[Recorded data]

· · · ·

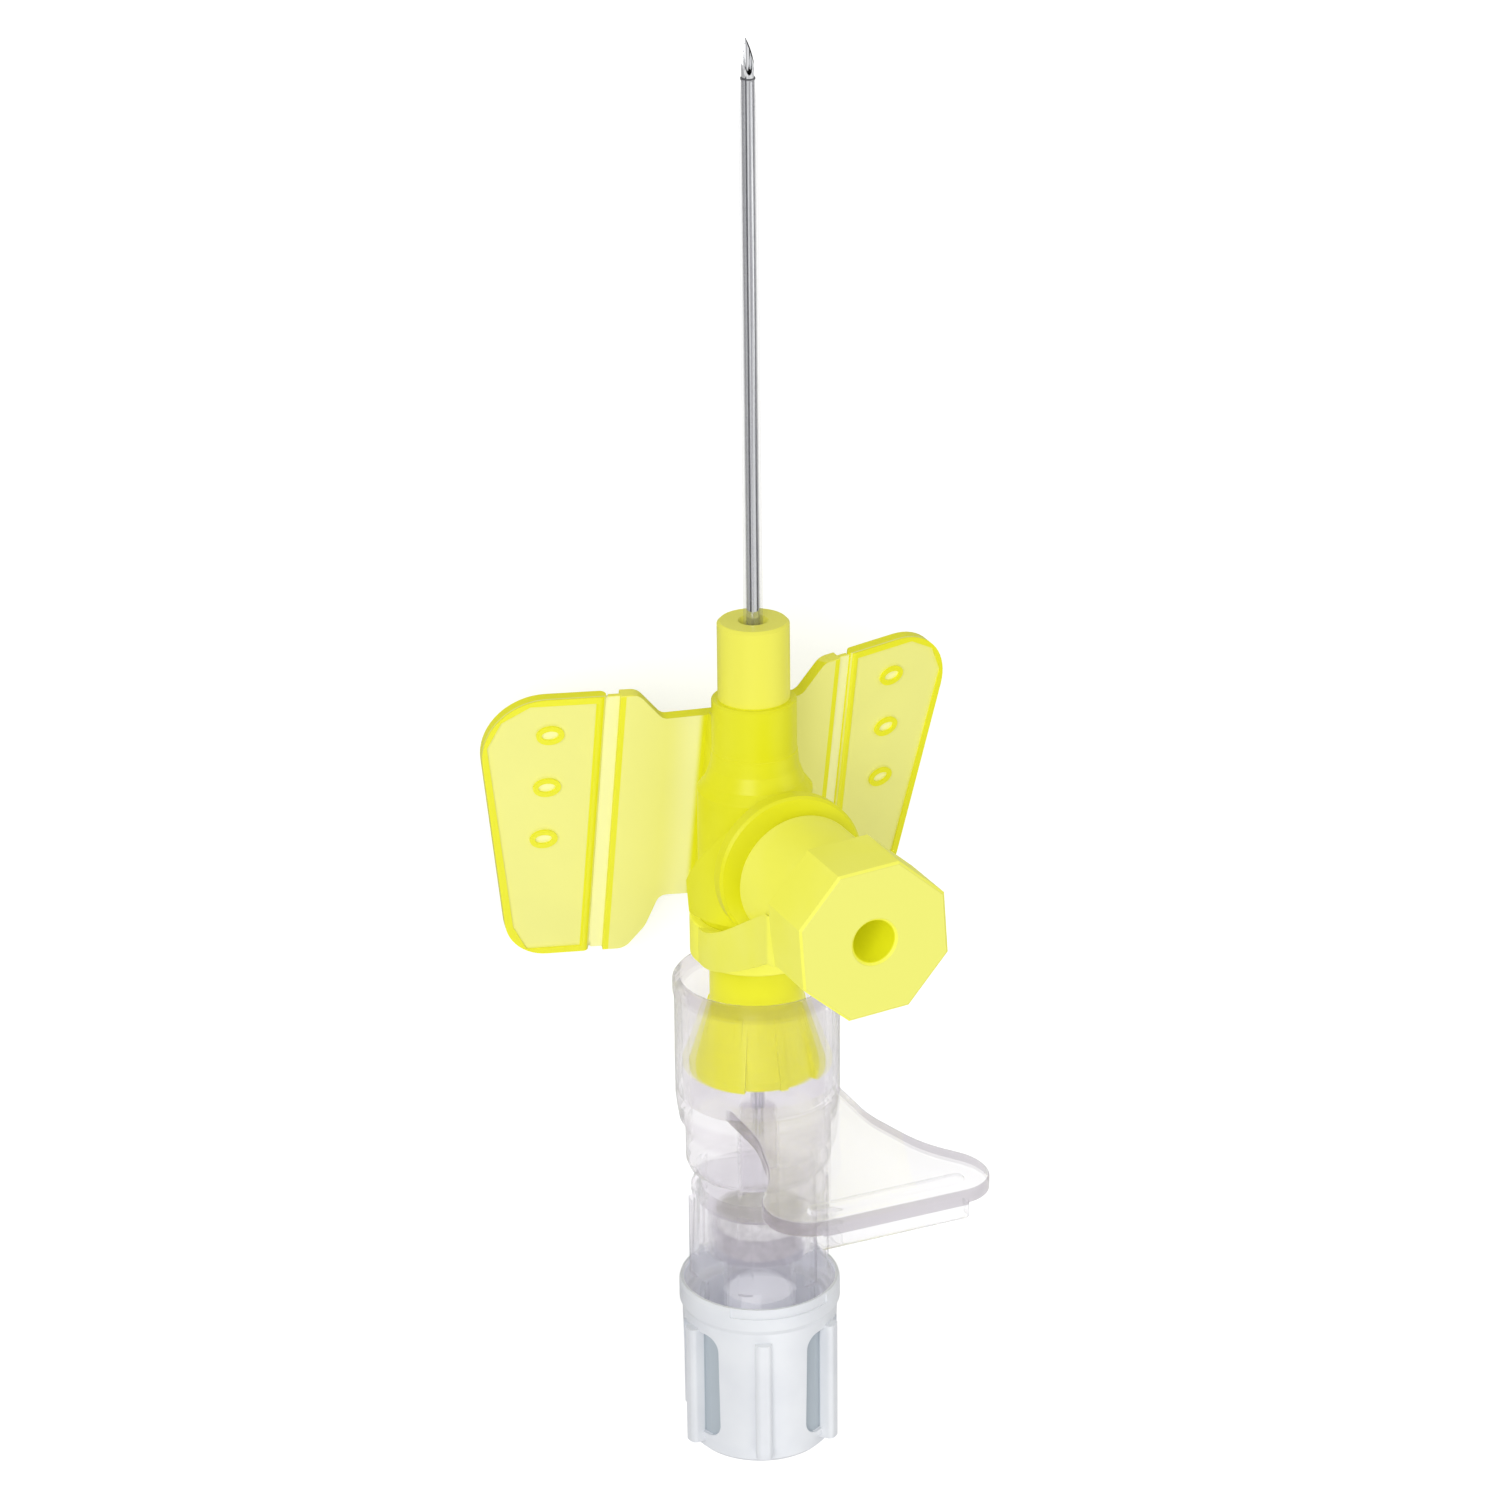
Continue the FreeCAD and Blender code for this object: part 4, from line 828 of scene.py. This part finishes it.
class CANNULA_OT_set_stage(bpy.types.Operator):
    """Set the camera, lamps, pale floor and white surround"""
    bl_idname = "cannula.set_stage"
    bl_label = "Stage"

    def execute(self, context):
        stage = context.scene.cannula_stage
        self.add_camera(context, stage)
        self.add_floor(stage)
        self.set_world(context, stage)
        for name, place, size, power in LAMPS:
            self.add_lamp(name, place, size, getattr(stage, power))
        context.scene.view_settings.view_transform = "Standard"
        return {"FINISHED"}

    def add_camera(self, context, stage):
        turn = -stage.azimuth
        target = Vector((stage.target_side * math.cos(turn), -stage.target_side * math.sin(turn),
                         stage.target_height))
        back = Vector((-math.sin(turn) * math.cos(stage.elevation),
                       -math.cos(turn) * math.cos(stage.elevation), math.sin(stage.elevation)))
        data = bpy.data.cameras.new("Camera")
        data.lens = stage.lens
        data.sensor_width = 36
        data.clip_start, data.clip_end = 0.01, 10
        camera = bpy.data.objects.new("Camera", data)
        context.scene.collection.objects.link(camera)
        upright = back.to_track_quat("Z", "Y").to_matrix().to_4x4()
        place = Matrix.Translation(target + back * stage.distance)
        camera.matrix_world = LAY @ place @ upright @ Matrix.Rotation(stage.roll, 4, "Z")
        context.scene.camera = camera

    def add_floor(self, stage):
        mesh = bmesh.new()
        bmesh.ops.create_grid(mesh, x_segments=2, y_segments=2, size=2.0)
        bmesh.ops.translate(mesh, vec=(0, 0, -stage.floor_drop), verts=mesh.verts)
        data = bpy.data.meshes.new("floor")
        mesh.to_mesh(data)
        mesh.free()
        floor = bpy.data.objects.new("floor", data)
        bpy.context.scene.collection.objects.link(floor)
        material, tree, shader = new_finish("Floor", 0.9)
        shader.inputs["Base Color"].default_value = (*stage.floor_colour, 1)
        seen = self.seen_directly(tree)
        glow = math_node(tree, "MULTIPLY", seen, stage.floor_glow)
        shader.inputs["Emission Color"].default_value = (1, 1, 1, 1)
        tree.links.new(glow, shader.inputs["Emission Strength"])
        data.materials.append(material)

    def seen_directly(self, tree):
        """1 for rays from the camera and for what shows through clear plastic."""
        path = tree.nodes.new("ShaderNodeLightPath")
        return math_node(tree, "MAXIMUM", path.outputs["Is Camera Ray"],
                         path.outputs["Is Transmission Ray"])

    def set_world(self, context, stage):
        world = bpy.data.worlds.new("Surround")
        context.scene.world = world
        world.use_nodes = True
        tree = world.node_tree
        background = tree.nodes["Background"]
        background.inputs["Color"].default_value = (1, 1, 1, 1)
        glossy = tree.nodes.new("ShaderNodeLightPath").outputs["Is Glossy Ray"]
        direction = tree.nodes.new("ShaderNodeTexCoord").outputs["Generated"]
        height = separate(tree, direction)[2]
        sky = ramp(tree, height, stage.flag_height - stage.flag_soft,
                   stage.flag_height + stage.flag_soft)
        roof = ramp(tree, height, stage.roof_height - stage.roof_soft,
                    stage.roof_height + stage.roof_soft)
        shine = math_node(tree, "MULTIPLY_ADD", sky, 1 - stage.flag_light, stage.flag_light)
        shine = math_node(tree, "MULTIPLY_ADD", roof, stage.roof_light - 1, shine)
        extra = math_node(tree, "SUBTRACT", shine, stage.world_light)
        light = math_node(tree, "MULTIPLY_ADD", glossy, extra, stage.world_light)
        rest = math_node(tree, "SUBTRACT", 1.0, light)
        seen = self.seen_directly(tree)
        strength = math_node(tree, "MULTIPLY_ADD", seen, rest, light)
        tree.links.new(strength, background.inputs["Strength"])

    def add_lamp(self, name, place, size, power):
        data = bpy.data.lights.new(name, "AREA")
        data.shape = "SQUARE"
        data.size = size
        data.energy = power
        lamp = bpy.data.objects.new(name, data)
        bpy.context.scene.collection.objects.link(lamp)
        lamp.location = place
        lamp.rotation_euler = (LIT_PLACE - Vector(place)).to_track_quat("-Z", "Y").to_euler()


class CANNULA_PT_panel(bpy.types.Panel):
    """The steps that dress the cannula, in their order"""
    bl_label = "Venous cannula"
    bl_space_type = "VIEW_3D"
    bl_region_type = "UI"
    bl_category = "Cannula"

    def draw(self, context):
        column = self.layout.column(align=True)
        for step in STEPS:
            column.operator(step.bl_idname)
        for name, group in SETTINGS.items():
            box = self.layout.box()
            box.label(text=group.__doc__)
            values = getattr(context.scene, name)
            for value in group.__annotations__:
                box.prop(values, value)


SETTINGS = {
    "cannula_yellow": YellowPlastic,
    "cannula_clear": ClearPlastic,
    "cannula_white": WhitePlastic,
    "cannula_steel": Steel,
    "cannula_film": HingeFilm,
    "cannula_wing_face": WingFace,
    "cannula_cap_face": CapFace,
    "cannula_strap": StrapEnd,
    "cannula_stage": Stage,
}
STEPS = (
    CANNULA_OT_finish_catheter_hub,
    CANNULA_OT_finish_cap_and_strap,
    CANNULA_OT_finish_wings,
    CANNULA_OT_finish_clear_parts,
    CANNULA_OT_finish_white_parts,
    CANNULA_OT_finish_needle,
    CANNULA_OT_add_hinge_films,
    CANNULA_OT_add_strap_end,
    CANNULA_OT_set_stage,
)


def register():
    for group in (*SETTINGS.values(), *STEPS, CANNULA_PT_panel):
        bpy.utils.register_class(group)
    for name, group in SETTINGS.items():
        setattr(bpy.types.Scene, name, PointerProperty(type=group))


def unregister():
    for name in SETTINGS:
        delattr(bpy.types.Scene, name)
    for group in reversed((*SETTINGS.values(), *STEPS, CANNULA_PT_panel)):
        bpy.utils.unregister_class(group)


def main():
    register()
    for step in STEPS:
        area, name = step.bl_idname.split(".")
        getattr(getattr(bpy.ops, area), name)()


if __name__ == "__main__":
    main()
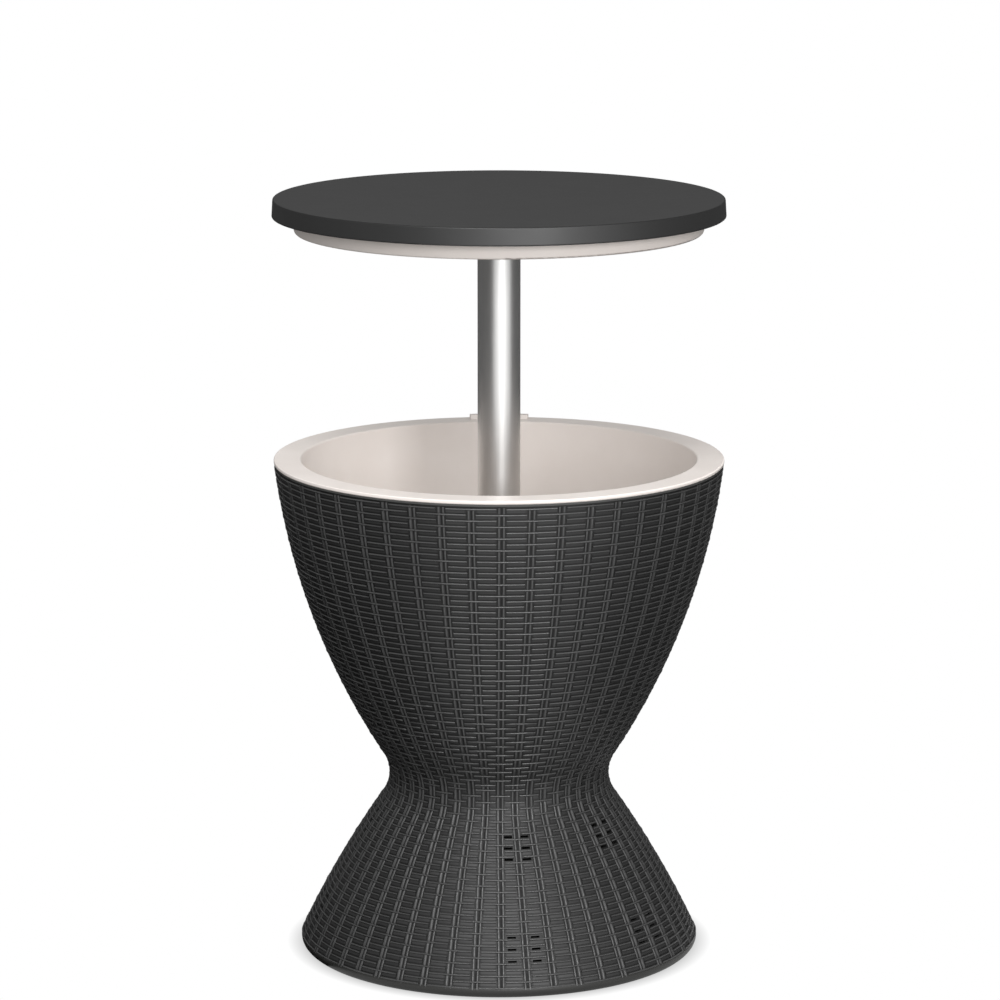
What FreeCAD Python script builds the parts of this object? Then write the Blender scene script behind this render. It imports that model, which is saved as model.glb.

· · · ·

» AIM:
Copy out every line of the material above that mentions the word "this".

» CORRECT RESPONSE:
Continue the FreeCAD and Blender code for this object: part 4, from line 828 of scene.py. This part finishes it.
What FreeCAD Python script builds the parts of this object? Then write the Blender scene script behind this render. It imports that model, which is saved as model.glb.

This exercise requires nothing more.